Sunday, May 20, 2018

1984 Paperback – Deckle Edge, May 6, 2003 by George Orwell (Author), Erich Fromm (Afterword), Thomas Pynchon (Foreword), Daniel Lagin (Designer) (Berkley)



It’s easy to dismiss Orwell’s masterpiece as a quaint and dated dystopia, a banal nightmare of the future cobbled together in 1948 out of the dingy present and the recent past: the bombed out London of the novel looks like nothing so much as that city under the blitz. The scarcities and rationing, the war frenzy, the propaganda and paranoia required no imagination to describe. They were right in front of him. Critics use Orwell’s merciless reportorial skill as a brief against his imagination. His grim fantasy is all too realistic. It fails both as fantasy and prophesy. The titular date has come and gone, they point out. The world is not divided into three super powers perpetually at war; no telescreens invade our privacy. No all-powerful totalitarian state controls our lives, which are in fact more free and prosperous than anyone could have imagined at the bleak and dreary end of the Second World War. Of the computer and the internet, plausibly the most significant new developments since that time, Orwell had not an inkling.

But this superficial reading of the book, whereby we comfort ourselves with the fact that we drink Bombay Sapphire rather than Victory Gin, is tragically naive and misguided. In fact every basic concept, every philosophical and political development Orwell addressed in his book has come to pass almost exactly as described.

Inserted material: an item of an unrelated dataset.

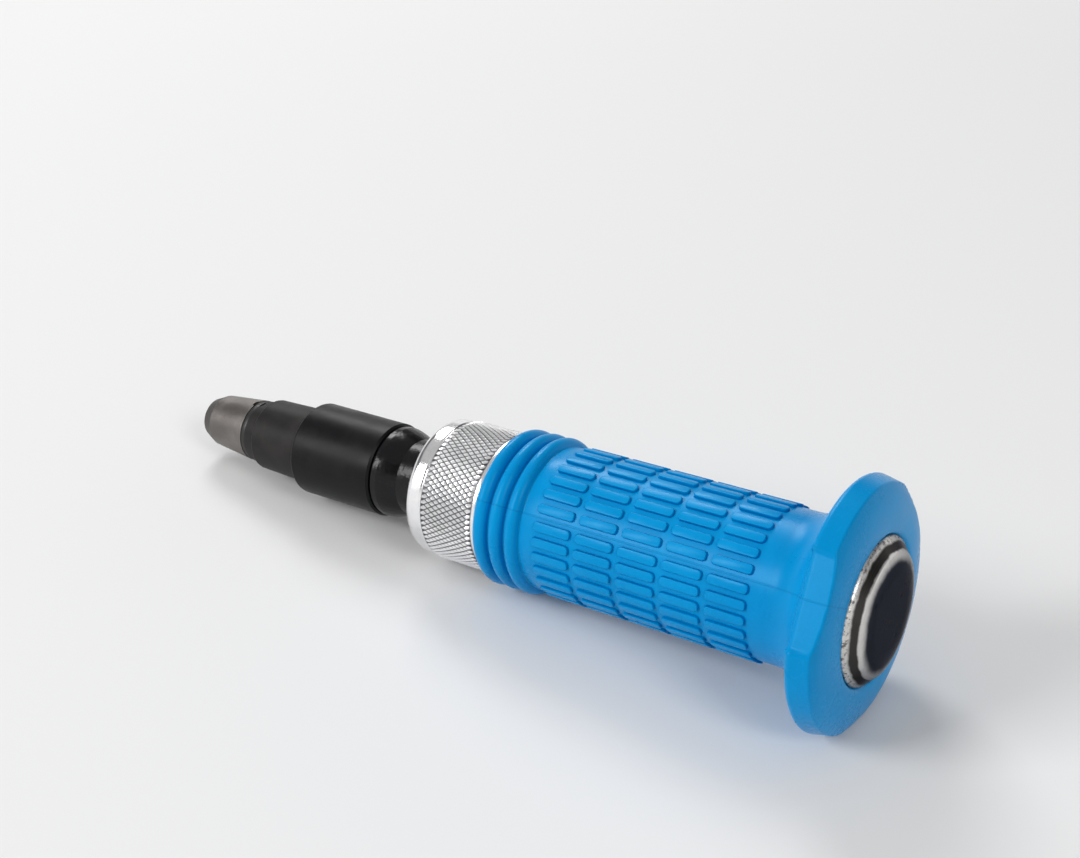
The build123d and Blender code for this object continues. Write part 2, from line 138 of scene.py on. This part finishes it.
class Finish:
    """A material or the sky: its nodes, and the shader that they feed."""

    def __init__(self, owner, shader="ShaderNodeBsdfPrincipled", **constants):
        owner.use_nodes = True
        self.owner, self.tree = owner, owner.node_tree
        self.tree.nodes.clear()
        kind = "World" if shader == "ShaderNodeBackground" else "Material"
        self.output = self.tree.nodes.new("ShaderNodeOutput" + kind)
        self.shader = self.tree.nodes.new(shader)
        self.tree.links.new(self.shader.outputs[0], self.output.inputs["Surface"])
        for name, value in constants.items():
            self.shader.inputs[name.replace("_", " ")].default_value = value

    def plug(self, socket, value):
        if isinstance(value, Reading):
            self.tree.links.new(value.socket, socket)
        elif value is not None:
            socket.default_value = value

    def add(self, kind, settings=(), values=(), out=0):
        """A node of a kind: its settings come first, then its sockets by order or by name."""
        node = self.tree.nodes.new(kind)
        for name, value in dict(settings).items():
            if name == "stops":
                ramp = node.color_ramp
                while len(ramp.elements) < len(value):
                    ramp.elements.new(0.5)
                for element, (place, colour) in zip(ramp.elements, value):
                    element.position, element.color = place, (*colour, 1)
            else:
                setattr(node, name, value)
        pairs = values.items() if isinstance(values, dict) else enumerate(values)
        for key, value in pairs:
            self.plug(node.inputs[key], value)
        return Reading(self, node.outputs[out])

    def feed(self, **values):
        for name, value in values.items():
            self.plug(self.shader.inputs[name.replace("_", " ")], value)
        return self

    def place(self, out="Object"):
        return self.add("ShaderNodeTexCoord", out=out)

    def apart(self, vector):
        node = self.add("ShaderNodeSeparateXYZ", values=(vector,)).socket.node
        return [Reading(self, socket) for socket in node.outputs]

    def noise(self, vector, scale, detail=3.0, roughness=0.5):
        values = {"Vector": vector, "Scale": scale, "Detail": detail, "Roughness": roughness}
        return self.add("ShaderNodeTexNoise", values=values)

    def mix(self, amount, first, second):
        """A colour between two colours, each a triple or a reading."""
        node = self.tree.nodes.new("ShaderNodeMix")
        node.data_type = "RGBA"
        self.plug(node.inputs["Factor"], amount)
        for key, value in ((6, first), (7, second)):
            self.plug(node.inputs[key], value if isinstance(value, Reading) else (*value, 1))
        return Reading(self, node.outputs[2])

    def bump(self, height, distance, strength=1.0, over=None):
        values = {"Strength": strength, "Distance": distance, "Height": height, "Normal": over}
        return self.add("ShaderNodeBump", values=values)

    def seen(self):
        """1 for a ray that shows the background, to the camera or by way of a mirror or glass."""
        rays = self.add("ShaderNodeLightPath", out="Is Camera Ray").socket.node.outputs
        kinds = ("Camera", "Glossy", "Transmission")
        return sum(Reading(self, rays["Is %s Ray" % kind]) for kind in kinds)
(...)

Orwell analyzed the way people driven by the need for power actually think. This is the most useful insight in his book, delivered by the Grand Inquisitor O’Brien:

“The Party seeks power entirely for it’s own sake. We are not interested in the good of others; we are interested solely in power. Not wealth or luxury, or long life or happiness: only power, pure power … We know that no one ever seizes power with the intention of relinquishing it. Power is not a means it is an end. One does not establish a dictatorship to safeguard a revolution; one makes a revolution to establish the dictatorship. The object of persecution is persecution. The object of torture is torture … How does one man assert his power over another? … By making him suffer. Obedience is not enough. Unless he is suffering how can you be sure he is obeying your will and not his own? Power is in inflicting pain and humiliation. Power is in tearing human minds to pieces and putting them together again in new shapes of your own choosing. If you want a picture of the future, imagine a boot stamping on a human face – forever.”
To this bleak vision the battered and terrified Winston Smith has one reply: 
“Somehow you will fail. Something will defeat you. Life will defeat you.”
Of course in the novel it is Winston Smith who is defeated and obliterated, after learning to love Big Brother. The story is unrelenting, a harsh tragedy in which the human spirit is crushed, and the future is too horrible to contemplate. The good guys lose. They are forced to betray their deepest beliefs and emotions, gutted of their souls and left to wander the streets like hollow eyed ghosts. Evil wins, over and over again, with a shriek of glee and blare of military music. The book ought to be profoundly depressing

And yet it isn’t. Just the opposite: it’s uplifting, thrilling. It’s a form of meta-text: the fact that you are reading the book at all, the fact that the book was written and published, confounds the darkness of its message. Winston Smith knows no one will ever read his journal … but people will be reading the novel that contains it for as long as books exist. The authors of the Newspeak dictionary exult in the destruction of language; the mandarins of the inner Party continuously dismantle all passion and morality and truth. But the novel itself, with its vivid prose and ferocious probity creates an exhilaration, a giddy hope in the reader that its characters can never share. A masterpiece. Read it. If you've already read it, read it again.